-- Start --
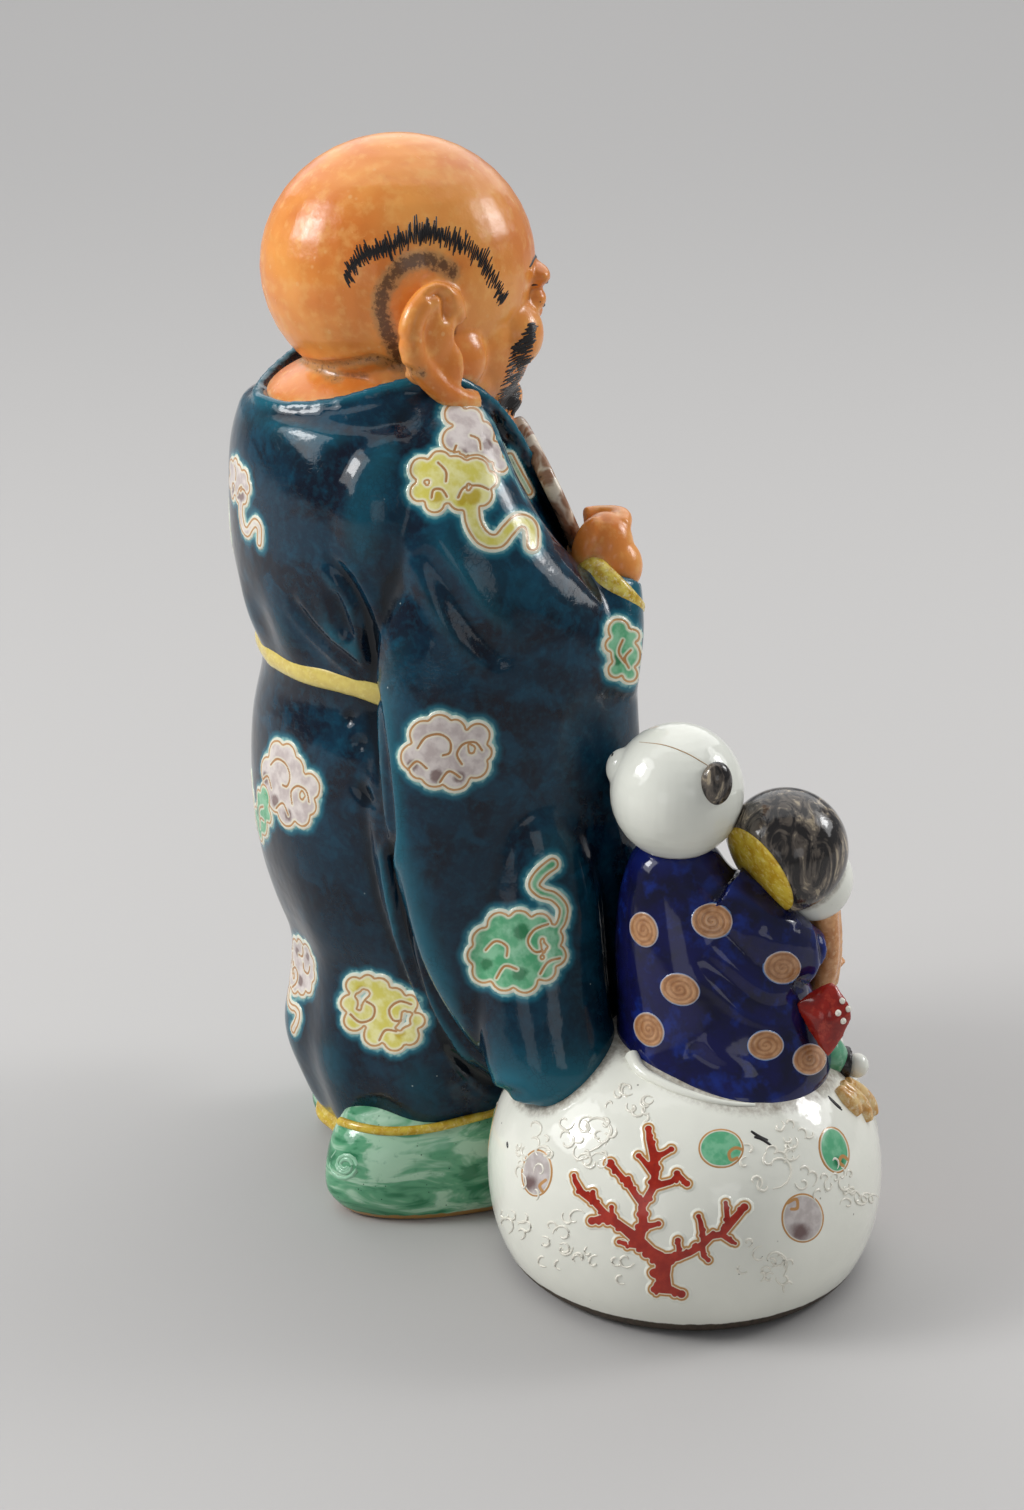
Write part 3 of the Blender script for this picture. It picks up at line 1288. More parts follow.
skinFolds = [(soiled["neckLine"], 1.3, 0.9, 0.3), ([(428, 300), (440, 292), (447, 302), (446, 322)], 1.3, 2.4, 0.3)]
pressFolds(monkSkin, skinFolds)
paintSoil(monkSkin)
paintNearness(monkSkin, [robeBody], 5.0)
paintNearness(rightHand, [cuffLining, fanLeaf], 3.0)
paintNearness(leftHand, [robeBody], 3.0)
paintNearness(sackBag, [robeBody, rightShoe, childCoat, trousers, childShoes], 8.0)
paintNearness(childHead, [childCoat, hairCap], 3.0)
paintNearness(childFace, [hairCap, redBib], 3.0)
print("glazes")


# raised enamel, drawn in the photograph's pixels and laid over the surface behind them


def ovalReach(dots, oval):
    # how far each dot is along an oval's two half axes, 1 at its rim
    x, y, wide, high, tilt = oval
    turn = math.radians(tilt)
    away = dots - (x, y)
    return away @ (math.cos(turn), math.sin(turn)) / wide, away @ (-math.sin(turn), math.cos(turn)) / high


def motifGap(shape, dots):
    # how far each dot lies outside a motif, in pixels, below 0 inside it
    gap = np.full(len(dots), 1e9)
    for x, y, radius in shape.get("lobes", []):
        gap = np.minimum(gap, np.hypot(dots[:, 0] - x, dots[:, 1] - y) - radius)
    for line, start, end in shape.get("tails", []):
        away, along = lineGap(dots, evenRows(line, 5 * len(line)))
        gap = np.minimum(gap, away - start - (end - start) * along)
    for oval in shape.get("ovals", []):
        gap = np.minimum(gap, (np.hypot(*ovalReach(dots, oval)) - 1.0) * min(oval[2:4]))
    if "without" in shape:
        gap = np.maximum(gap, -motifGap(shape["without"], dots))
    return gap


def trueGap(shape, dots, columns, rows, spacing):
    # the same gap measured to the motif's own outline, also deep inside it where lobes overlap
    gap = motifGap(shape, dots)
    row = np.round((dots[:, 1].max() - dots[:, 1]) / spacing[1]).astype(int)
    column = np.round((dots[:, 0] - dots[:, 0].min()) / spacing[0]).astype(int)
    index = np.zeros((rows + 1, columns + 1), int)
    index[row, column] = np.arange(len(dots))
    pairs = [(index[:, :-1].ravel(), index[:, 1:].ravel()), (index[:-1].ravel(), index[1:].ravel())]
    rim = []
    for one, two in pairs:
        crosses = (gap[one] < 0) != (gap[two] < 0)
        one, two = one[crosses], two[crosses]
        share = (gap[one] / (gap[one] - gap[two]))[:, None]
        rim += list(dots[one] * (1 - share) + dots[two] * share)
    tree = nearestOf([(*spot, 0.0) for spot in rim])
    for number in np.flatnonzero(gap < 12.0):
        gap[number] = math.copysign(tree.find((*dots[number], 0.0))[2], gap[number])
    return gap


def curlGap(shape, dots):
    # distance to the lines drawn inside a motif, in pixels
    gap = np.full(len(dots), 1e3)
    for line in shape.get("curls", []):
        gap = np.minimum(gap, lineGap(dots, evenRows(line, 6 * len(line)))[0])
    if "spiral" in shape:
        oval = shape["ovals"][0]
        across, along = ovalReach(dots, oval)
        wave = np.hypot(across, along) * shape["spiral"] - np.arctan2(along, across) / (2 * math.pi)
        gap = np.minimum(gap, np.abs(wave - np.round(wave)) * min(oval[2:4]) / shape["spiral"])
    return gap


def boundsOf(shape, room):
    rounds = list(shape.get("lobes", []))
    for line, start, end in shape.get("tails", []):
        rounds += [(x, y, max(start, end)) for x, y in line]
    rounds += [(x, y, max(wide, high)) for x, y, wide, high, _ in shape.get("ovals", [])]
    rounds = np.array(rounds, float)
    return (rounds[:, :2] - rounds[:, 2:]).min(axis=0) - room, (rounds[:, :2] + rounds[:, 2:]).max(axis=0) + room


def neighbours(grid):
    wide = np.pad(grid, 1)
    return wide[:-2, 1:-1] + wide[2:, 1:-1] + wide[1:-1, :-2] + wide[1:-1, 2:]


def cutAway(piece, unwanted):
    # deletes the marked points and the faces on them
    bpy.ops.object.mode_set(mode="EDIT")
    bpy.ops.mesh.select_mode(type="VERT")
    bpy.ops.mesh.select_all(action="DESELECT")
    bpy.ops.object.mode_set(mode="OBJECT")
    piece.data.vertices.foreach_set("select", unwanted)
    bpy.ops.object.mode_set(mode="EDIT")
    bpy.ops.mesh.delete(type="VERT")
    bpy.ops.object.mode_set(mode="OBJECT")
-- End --
Set task
Write the listing out again, exactly as shown above.

Correct result
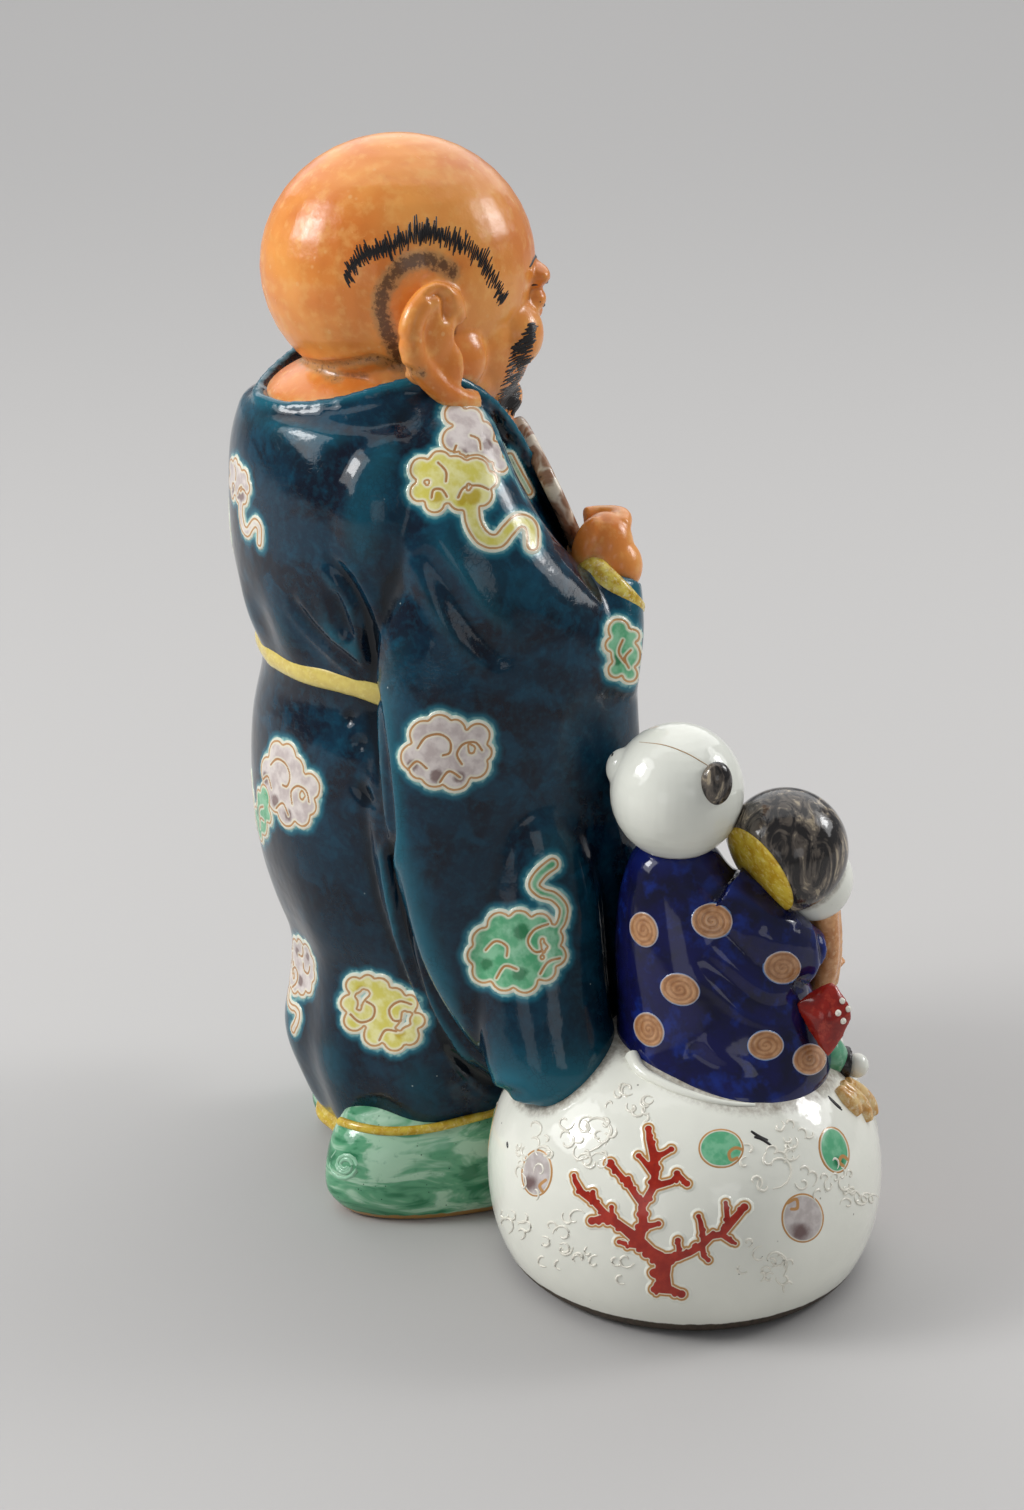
Write part 3 of the Blender script for this picture. It picks up at line 1288. More parts follow.
skinFolds = [(soiled["neckLine"], 1.3, 0.9, 0.3), ([(428, 300), (440, 292), (447, 302), (446, 322)], 1.3, 2.4, 0.3)]
pressFolds(monkSkin, skinFolds)
paintSoil(monkSkin)
paintNearness(monkSkin, [robeBody], 5.0)
paintNearness(rightHand, [cuffLining, fanLeaf], 3.0)
paintNearness(leftHand, [robeBody], 3.0)
paintNearness(sackBag, [robeBody, rightShoe, childCoat, trousers, childShoes], 8.0)
paintNearness(childHead, [childCoat, hairCap], 3.0)
paintNearness(childFace, [hairCap, redBib], 3.0)
print("glazes")


# raised enamel, drawn in the photograph's pixels and laid over the surface behind them


def ovalReach(dots, oval):
    # how far each dot is along an oval's two half axes, 1 at its rim
    x, y, wide, high, tilt = oval
    turn = math.radians(tilt)
    away = dots - (x, y)
    return away @ (math.cos(turn), math.sin(turn)) / wide, away @ (-math.sin(turn), math.cos(turn)) / high


def motifGap(shape, dots):
    # how far each dot lies outside a motif, in pixels, below 0 inside it
    gap = np.full(len(dots), 1e9)
    for x, y, radius in shape.get("lobes", []):
        gap = np.minimum(gap, np.hypot(dots[:, 0] - x, dots[:, 1] - y) - radius)
    for line, start, end in shape.get("tails", []):
        away, along = lineGap(dots, evenRows(line, 5 * len(line)))
        gap = np.minimum(gap, away - start - (end - start) * along)
    for oval in shape.get("ovals", []):
        gap = np.minimum(gap, (np.hypot(*ovalReach(dots, oval)) - 1.0) * min(oval[2:4]))
    if "without" in shape:
        gap = np.maximum(gap, -motifGap(shape["without"], dots))
    return gap


def trueGap(shape, dots, columns, rows, spacing):
    # the same gap measured to the motif's own outline, also deep inside it where lobes overlap
    gap = motifGap(shape, dots)
    row = np.round((dots[:, 1].max() - dots[:, 1]) / spacing[1]).astype(int)
    column = np.round((dots[:, 0] - dots[:, 0].min()) / spacing[0]).astype(int)
    index = np.zeros((rows + 1, columns + 1), int)
    index[row, column] = np.arange(len(dots))
    pairs = [(index[:, :-1].ravel(), index[:, 1:].ravel()), (index[:-1].ravel(), index[1:].ravel())]
    rim = []
    for one, two in pairs:
        crosses = (gap[one] < 0) != (gap[two] < 0)
        one, two = one[crosses], two[crosses]
        share = (gap[one] / (gap[one] - gap[two]))[:, None]
        rim += list(dots[one] * (1 - share) + dots[two] * share)
    tree = nearestOf([(*spot, 0.0) for spot in rim])
    for number in np.flatnonzero(gap < 12.0):
        gap[number] = math.copysign(tree.find((*dots[number], 0.0))[2], gap[number])
    return gap


def curlGap(shape, dots):
    # distance to the lines drawn inside a motif, in pixels
    gap = np.full(len(dots), 1e3)
    for line in shape.get("curls", []):
        gap = np.minimum(gap, lineGap(dots, evenRows(line, 6 * len(line)))[0])
    if "spiral" in shape:
        oval = shape["ovals"][0]
        across, along = ovalReach(dots, oval)
        wave = np.hypot(across, along) * shape["spiral"] - np.arctan2(along, across) / (2 * math.pi)
        gap = np.minimum(gap, np.abs(wave - np.round(wave)) * min(oval[2:4]) / shape["spiral"])
    return gap


def boundsOf(shape, room):
    rounds = list(shape.get("lobes", []))
    for line, start, end in shape.get("tails", []):
        rounds += [(x, y, max(start, end)) for x, y in line]
    rounds += [(x, y, max(wide, high)) for x, y, wide, high, _ in shape.get("ovals", [])]
    rounds = np.array(rounds, float)
    return (rounds[:, :2] - rounds[:, 2:]).min(axis=0) - room, (rounds[:, :2] + rounds[:, 2:]).max(axis=0) + room


def neighbours(grid):
    wide = np.pad(grid, 1)
    return wide[:-2, 1:-1] + wide[2:, 1:-1] + wide[1:-1, :-2] + wide[1:-1, 2:]


def cutAway(piece, unwanted):
    # deletes the marked points and the faces on them
    bpy.ops.object.mode_set(mode="EDIT")
    bpy.ops.mesh.select_mode(type="VERT")
    bpy.ops.mesh.select_all(action="DESELECT")
    bpy.ops.object.mode_set(mode="OBJECT")
    piece.data.vertices.foreach_set("select", unwanted)
    bpy.ops.object.mode_set(mode="EDIT")
    bpy.ops.mesh.delete(type="VERT")
    bpy.ops.object.mode_set(mode="OBJECT")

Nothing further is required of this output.